### EXERCISE REQUIREMENTS:
Return the lines from the line containing "back, back_out = panel_grids(-1, BACK_ACROSS, DOWN)" through the line containing "for node in" exactly. No other line should appear in the answer.

### RAW DATA:

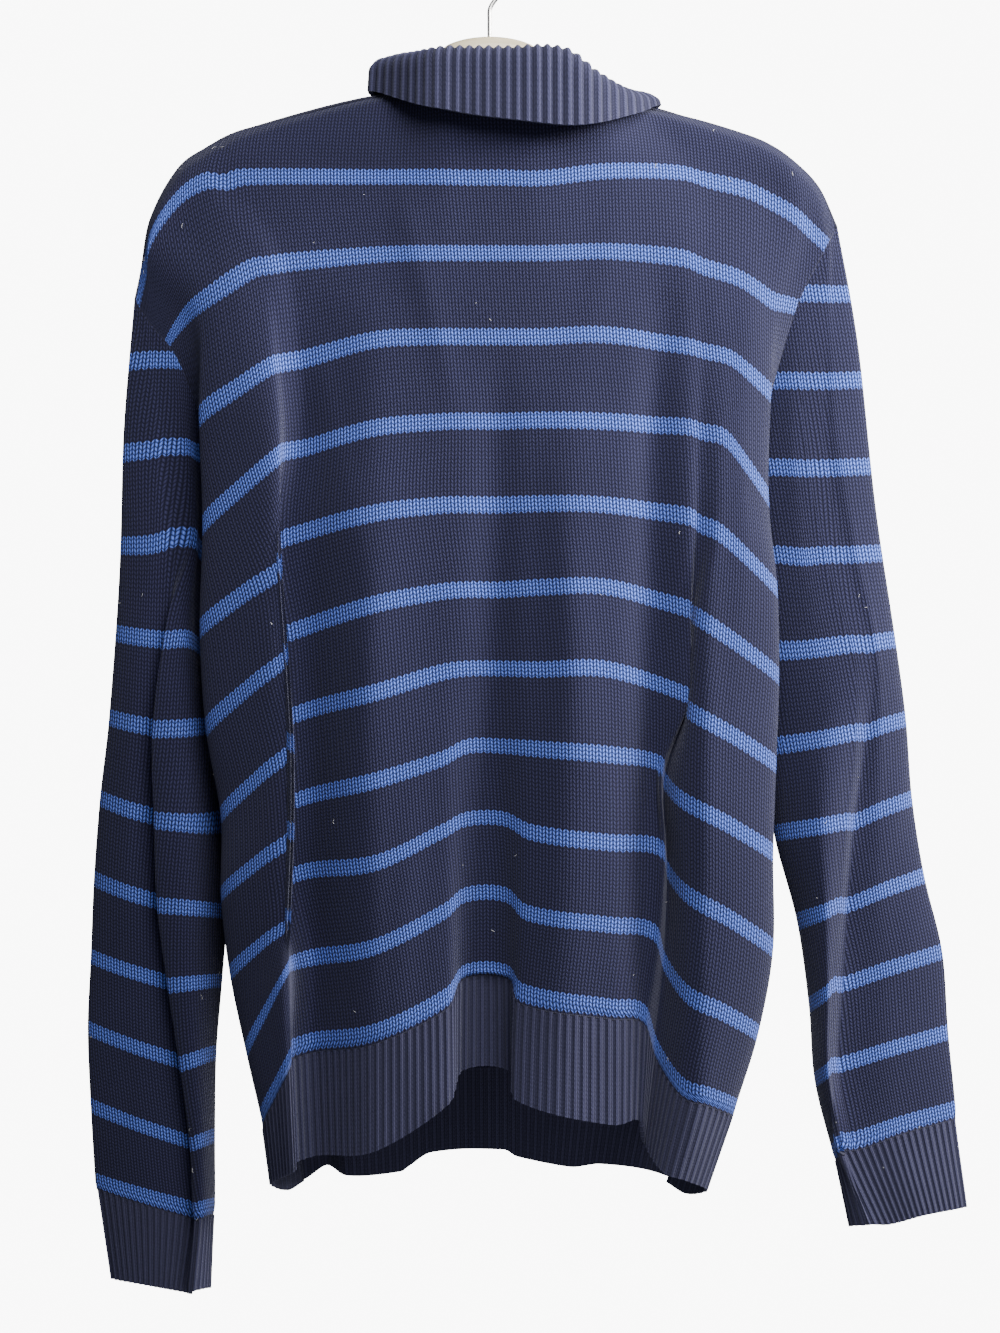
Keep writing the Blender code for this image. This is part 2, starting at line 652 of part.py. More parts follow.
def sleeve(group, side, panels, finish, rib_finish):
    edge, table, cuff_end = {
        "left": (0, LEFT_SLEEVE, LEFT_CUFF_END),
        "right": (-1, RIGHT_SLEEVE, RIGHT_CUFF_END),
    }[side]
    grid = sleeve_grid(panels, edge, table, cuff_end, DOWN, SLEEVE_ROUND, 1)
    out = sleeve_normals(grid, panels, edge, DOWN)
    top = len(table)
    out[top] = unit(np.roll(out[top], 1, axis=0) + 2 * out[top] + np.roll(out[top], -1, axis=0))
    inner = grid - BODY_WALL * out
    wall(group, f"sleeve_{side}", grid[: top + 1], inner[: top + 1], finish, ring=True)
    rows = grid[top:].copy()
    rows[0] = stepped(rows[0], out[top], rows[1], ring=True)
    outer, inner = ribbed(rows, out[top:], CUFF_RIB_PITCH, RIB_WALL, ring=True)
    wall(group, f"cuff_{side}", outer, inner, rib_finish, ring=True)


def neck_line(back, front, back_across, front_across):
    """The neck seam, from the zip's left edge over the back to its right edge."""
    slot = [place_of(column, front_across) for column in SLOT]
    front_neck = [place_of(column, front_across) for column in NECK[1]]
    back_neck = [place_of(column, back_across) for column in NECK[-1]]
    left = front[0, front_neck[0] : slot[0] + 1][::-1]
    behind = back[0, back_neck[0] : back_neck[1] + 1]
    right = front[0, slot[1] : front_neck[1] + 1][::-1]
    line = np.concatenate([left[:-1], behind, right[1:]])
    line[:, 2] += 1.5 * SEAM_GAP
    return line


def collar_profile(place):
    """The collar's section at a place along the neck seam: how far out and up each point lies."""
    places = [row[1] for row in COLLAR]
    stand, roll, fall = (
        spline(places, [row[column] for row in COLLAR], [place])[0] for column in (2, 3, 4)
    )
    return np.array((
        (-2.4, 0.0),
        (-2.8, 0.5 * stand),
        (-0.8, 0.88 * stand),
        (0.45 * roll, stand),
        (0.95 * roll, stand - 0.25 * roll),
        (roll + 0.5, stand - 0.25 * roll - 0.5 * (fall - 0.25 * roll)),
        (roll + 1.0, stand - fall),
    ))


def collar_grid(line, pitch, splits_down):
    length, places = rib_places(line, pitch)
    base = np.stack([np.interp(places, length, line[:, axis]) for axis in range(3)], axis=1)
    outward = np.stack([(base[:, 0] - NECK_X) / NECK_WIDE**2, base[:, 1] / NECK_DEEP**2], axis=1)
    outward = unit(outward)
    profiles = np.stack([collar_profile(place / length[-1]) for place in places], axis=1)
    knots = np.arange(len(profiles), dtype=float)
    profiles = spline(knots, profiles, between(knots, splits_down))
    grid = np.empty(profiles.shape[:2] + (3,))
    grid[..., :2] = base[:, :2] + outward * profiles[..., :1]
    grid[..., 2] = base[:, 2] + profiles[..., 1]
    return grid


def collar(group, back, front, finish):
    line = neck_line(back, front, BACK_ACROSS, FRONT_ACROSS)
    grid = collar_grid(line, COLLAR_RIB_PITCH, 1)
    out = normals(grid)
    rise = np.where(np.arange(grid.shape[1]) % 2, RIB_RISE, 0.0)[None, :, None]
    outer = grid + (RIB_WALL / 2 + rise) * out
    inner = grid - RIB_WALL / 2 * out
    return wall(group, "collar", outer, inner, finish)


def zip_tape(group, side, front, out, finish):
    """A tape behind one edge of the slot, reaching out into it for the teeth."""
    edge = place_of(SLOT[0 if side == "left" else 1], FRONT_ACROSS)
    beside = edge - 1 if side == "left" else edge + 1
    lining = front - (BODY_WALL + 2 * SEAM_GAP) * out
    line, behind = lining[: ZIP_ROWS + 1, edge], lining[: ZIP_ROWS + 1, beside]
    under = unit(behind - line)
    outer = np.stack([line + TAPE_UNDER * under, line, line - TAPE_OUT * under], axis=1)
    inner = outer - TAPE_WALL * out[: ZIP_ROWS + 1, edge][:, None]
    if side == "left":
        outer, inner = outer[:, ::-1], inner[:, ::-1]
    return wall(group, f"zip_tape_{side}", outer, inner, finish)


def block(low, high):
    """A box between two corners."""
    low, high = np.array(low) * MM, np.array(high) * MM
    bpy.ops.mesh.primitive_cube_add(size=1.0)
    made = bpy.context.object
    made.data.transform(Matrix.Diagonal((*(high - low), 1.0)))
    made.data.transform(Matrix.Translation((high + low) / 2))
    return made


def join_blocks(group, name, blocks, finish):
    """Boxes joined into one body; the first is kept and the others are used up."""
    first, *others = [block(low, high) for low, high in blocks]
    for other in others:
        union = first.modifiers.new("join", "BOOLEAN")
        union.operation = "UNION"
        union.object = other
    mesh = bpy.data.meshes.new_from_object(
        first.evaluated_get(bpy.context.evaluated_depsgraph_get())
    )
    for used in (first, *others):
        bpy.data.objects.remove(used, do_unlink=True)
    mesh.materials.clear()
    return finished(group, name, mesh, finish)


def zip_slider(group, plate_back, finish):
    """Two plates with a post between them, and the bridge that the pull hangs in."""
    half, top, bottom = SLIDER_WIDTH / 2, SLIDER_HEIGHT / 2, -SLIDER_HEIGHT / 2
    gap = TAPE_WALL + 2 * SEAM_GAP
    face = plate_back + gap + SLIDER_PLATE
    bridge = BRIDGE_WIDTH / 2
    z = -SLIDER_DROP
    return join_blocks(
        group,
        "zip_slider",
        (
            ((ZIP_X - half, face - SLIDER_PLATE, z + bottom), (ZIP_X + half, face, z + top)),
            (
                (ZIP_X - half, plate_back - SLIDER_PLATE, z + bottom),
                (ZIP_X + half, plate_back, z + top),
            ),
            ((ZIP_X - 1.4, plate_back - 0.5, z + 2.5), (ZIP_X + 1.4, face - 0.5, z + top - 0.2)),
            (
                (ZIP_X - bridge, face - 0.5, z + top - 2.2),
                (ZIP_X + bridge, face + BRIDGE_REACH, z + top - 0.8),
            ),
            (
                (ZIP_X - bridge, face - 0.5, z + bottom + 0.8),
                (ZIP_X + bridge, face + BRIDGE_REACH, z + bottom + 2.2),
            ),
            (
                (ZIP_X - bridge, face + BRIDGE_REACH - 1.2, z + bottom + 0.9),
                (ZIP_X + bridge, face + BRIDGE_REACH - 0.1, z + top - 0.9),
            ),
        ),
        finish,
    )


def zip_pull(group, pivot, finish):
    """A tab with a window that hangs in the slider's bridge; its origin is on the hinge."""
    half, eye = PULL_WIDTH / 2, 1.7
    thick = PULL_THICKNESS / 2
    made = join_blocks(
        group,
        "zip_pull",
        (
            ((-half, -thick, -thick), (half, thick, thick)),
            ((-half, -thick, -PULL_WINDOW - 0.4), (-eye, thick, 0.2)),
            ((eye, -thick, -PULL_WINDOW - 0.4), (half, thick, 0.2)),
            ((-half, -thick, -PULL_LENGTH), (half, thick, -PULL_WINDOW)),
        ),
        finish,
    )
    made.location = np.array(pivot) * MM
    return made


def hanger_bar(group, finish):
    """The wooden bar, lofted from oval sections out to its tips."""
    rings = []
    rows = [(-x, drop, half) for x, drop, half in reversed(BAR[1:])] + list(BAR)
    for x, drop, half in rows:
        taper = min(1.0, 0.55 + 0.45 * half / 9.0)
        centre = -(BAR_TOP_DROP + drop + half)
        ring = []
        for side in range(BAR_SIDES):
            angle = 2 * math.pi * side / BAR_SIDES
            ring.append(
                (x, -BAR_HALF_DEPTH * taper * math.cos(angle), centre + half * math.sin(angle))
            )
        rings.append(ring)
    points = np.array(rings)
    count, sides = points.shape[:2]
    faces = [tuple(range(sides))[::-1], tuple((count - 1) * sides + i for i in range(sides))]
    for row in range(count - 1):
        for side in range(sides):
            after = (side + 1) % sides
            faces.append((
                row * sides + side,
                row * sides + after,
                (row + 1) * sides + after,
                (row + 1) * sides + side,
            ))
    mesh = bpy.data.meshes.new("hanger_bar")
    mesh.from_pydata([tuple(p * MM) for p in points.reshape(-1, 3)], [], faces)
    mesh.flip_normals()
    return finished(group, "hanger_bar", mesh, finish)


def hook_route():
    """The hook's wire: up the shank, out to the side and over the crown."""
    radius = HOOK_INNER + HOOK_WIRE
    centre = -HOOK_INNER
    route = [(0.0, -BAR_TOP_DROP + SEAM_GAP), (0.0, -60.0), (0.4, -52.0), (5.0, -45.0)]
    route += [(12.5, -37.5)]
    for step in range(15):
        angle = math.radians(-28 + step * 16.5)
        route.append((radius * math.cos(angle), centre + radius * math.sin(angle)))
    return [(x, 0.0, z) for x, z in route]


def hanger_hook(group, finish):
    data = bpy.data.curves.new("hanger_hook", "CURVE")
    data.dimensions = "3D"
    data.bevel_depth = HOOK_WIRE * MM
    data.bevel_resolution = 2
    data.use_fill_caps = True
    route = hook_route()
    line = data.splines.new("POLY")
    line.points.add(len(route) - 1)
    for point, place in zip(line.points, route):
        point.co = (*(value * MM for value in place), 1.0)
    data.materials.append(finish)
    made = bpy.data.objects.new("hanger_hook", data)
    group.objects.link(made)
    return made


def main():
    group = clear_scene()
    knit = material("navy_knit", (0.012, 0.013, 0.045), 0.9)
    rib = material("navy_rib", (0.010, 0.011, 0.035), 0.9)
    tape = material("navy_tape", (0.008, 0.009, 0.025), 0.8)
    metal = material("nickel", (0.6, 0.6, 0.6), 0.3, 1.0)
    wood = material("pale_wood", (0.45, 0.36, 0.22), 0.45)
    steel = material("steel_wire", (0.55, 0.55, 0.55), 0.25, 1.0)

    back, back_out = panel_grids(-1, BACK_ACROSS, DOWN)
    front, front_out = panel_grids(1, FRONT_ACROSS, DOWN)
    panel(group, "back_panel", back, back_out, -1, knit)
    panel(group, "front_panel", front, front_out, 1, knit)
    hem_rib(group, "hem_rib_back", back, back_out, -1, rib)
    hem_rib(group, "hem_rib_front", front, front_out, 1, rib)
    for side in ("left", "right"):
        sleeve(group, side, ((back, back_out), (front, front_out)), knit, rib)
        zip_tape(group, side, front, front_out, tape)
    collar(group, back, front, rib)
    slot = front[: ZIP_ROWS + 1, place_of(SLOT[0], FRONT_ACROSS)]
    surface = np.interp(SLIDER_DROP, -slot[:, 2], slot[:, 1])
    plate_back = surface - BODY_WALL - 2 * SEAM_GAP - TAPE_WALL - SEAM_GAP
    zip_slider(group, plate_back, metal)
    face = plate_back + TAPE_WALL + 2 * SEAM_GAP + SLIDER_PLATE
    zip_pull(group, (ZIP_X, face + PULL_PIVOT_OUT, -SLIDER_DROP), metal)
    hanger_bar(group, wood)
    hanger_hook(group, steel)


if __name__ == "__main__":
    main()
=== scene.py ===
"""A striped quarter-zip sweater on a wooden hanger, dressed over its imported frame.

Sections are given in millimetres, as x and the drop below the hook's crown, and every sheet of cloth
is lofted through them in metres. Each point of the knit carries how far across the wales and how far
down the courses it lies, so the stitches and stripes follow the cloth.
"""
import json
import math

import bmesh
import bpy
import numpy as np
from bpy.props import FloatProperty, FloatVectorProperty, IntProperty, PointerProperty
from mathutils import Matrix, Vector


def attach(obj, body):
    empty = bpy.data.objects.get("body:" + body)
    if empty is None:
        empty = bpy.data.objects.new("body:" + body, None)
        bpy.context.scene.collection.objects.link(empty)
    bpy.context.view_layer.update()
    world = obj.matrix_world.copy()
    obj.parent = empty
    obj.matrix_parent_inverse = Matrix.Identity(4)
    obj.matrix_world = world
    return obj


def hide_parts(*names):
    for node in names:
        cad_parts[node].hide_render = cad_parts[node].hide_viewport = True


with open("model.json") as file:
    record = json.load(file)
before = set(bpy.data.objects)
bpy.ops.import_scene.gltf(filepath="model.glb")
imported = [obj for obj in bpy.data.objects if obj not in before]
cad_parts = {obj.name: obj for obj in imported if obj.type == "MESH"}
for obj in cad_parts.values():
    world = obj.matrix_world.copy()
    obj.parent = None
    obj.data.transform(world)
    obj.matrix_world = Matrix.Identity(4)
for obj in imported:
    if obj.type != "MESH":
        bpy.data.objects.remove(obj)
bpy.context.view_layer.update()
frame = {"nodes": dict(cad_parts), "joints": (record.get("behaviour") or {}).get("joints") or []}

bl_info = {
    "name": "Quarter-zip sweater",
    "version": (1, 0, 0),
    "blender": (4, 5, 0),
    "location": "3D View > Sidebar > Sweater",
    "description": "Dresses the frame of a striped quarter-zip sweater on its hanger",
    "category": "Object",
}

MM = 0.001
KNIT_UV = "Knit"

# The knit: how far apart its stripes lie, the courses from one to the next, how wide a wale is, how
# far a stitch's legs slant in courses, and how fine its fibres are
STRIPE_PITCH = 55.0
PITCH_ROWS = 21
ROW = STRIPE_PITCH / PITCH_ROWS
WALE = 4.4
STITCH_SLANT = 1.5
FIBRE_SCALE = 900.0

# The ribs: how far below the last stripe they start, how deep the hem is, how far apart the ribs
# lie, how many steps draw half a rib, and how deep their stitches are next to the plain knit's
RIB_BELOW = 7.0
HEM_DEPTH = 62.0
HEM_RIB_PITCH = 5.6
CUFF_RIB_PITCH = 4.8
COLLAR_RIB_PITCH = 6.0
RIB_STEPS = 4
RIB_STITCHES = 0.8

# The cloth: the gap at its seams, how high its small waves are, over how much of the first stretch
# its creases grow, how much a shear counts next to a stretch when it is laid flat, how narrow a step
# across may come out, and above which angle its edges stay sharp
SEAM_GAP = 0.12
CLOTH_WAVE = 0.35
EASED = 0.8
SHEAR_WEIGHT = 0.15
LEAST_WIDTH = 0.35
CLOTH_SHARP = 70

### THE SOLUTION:
    back, back_out = panel_grids(-1, BACK_ACROSS, DOWN)
    front, front_out = panel_grids(1, FRONT_ACROSS, DOWN)
    panel(group, "back_panel", back, back_out, -1, knit)
    panel(group, "front_panel", front, front_out, 1, knit)
    hem_rib(group, "hem_rib_back", back, back_out, -1, rib)
    hem_rib(group, "hem_rib_front", front, front_out, 1, rib)
    for side in ("left", "right"):
        sleeve(group, side, ((back, back_out), (front, front_out)), knit, rib)
        zip_tape(group, side, front, front_out, tape)
    collar(group, back, front, rib)
    slot = front[: ZIP_ROWS + 1, place_of(SLOT[0], FRONT_ACROSS)]
    surface = np.interp(SLIDER_DROP, -slot[:, 2], slot[:, 1])
    plate_back = surface - BODY_WALL - 2 * SEAM_GAP - TAPE_WALL - SEAM_GAP
    zip_slider(group, plate_back, metal)
    face = plate_back + TAPE_WALL + 2 * SEAM_GAP + SLIDER_PLATE
    zip_pull(group, (ZIP_X, face + PULL_PIVOT_OUT, -SLIDER_DROP), metal)
    hanger_bar(group, wood)
    hanger_hook(group, steel)


if __name__ == "__main__":
    main()
=== scene.py ===
"""A striped quarter-zip sweater on a wooden hanger, dressed over its imported frame.

Sections are given in millimetres, as x and the drop below the hook's crown, and every sheet of cloth
is lofted through them in metres. Each point of the knit carries how far across the wales and how far
down the courses it lies, so the stitches and stripes follow the cloth.
"""
import json
import math

import bmesh
import bpy
import numpy as np
from bpy.props import FloatProperty, FloatVectorProperty, IntProperty, PointerProperty
from mathutils import Matrix, Vector


def attach(obj, body):
    empty = bpy.data.objects.get("body:" + body)
    if empty is None:
        empty = bpy.data.objects.new("body:" + body, None)
        bpy.context.scene.collection.objects.link(empty)
    bpy.context.view_layer.update()
    world = obj.matrix_world.copy()
    obj.parent = empty
    obj.matrix_parent_inverse = Matrix.Identity(4)
    obj.matrix_world = world
    return obj


def hide_parts(*names):
    for node in names:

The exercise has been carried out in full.